_Your instructions_:
From the line containing "bpy.data.objects.remove(obj)" through the line containing "zip(*seen))), Vector(map(max, zip(*seen)))", retype each line exactly; include both end lines and nothing beyond them.

_Information supplied_:
········

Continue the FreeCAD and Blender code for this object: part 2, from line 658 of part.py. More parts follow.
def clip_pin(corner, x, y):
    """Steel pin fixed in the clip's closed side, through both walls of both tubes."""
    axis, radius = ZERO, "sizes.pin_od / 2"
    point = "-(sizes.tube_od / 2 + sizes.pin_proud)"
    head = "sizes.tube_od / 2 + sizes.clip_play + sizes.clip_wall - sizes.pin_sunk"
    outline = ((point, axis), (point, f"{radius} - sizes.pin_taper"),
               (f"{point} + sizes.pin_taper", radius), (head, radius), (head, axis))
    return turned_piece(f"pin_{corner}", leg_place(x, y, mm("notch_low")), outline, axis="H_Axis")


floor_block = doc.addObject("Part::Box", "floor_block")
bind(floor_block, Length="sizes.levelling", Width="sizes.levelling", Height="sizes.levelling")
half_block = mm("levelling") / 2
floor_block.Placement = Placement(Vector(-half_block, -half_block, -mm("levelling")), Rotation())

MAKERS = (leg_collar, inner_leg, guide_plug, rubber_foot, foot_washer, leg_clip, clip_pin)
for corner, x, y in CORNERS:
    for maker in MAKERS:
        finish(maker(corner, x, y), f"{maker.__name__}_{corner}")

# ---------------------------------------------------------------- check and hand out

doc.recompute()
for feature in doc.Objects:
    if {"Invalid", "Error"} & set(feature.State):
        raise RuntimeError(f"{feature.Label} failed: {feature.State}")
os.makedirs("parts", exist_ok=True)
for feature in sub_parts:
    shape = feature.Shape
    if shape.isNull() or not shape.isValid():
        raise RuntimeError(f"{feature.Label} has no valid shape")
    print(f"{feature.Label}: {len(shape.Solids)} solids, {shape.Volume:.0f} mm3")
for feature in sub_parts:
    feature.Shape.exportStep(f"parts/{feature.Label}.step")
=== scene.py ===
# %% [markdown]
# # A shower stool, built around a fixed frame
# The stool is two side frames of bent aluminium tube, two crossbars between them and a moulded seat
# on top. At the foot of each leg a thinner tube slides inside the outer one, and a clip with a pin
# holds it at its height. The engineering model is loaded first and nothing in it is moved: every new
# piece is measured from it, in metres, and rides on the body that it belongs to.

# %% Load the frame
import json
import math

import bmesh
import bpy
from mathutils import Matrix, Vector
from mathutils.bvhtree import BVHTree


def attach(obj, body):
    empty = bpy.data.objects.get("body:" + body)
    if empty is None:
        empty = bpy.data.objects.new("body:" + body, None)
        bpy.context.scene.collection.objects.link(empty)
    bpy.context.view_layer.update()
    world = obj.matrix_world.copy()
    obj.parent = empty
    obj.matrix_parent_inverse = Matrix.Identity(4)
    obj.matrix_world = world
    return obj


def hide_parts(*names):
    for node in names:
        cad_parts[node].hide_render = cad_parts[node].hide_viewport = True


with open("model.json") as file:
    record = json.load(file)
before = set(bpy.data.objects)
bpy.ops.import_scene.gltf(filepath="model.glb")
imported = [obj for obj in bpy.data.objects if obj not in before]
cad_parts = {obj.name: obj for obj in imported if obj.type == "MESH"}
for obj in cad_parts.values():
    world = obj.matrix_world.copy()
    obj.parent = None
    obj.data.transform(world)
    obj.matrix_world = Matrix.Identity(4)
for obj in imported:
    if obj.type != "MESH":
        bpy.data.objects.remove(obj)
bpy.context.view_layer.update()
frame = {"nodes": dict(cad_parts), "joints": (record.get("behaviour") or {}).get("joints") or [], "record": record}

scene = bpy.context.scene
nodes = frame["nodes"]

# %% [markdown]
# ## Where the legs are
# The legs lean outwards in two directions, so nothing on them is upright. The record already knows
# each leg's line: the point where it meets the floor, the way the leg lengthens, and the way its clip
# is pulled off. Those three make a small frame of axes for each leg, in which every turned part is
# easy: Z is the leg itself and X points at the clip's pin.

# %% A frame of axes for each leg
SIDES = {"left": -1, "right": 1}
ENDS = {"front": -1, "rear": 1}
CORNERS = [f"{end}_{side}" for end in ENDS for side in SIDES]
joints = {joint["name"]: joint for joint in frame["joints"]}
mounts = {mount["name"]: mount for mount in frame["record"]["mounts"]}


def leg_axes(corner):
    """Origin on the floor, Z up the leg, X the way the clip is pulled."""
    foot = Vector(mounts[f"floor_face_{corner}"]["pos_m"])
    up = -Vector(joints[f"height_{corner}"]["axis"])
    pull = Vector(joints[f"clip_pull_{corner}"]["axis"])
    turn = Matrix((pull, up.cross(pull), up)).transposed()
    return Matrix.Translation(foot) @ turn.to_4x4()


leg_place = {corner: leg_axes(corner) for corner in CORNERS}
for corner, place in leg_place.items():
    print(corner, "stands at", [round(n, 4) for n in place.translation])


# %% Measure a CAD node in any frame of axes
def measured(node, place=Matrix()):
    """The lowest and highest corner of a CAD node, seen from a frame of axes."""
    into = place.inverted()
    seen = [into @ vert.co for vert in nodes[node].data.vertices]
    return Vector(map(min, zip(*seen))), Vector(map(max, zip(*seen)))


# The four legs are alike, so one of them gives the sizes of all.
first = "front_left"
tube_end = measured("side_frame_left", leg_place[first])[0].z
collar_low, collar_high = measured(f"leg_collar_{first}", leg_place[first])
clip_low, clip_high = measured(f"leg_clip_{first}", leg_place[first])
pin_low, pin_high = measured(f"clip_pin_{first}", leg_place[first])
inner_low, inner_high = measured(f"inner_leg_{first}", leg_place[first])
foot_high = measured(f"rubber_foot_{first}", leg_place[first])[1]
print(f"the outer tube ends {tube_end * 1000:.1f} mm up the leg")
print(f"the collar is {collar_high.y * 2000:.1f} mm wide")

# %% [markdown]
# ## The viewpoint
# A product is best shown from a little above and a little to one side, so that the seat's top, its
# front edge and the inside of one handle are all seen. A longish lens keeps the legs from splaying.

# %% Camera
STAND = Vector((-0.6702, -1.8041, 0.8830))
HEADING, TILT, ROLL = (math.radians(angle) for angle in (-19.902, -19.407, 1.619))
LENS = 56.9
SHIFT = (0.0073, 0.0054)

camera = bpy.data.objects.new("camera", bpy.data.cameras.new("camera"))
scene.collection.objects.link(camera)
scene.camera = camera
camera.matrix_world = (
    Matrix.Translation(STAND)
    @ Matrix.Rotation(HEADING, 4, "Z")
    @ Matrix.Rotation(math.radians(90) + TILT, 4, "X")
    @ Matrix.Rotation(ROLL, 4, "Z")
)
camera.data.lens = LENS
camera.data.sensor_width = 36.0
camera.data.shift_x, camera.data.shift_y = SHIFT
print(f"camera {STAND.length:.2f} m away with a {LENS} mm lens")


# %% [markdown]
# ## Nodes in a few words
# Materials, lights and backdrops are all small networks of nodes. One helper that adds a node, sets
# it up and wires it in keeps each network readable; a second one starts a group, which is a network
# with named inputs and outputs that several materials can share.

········

_Solution to the problem_:
        bpy.data.objects.remove(obj)
bpy.context.view_layer.update()
frame = {"nodes": dict(cad_parts), "joints": (record.get("behaviour") or {}).get("joints") or [], "record": record}

scene = bpy.context.scene
nodes = frame["nodes"]

# %% [markdown]
# ## Where the legs are
# The legs lean outwards in two directions, so nothing on them is upright. The record already knows
# each leg's line: the point where it meets the floor, the way the leg lengthens, and the way its clip
# is pulled off. Those three make a small frame of axes for each leg, in which every turned part is
# easy: Z is the leg itself and X points at the clip's pin.

# %% A frame of axes for each leg
SIDES = {"left": -1, "right": 1}
ENDS = {"front": -1, "rear": 1}
CORNERS = [f"{end}_{side}" for end in ENDS for side in SIDES]
joints = {joint["name"]: joint for joint in frame["joints"]}
mounts = {mount["name"]: mount for mount in frame["record"]["mounts"]}


def leg_axes(corner):
    """Origin on the floor, Z up the leg, X the way the clip is pulled."""
    foot = Vector(mounts[f"floor_face_{corner}"]["pos_m"])
    up = -Vector(joints[f"height_{corner}"]["axis"])
    pull = Vector(joints[f"clip_pull_{corner}"]["axis"])
    turn = Matrix((pull, up.cross(pull), up)).transposed()
    return Matrix.Translation(foot) @ turn.to_4x4()


leg_place = {corner: leg_axes(corner) for corner in CORNERS}
for corner, place in leg_place.items():
    print(corner, "stands at", [round(n, 4) for n in place.translation])


# %% Measure a CAD node in any frame of axes
def measured(node, place=Matrix()):
    """The lowest and highest corner of a CAD node, seen from a frame of axes."""
    into = place.inverted()
    seen = [into @ vert.co for vert in nodes[node].data.vertices]
    return Vector(map(min, zip(*seen))), Vector(map(max, zip(*seen)))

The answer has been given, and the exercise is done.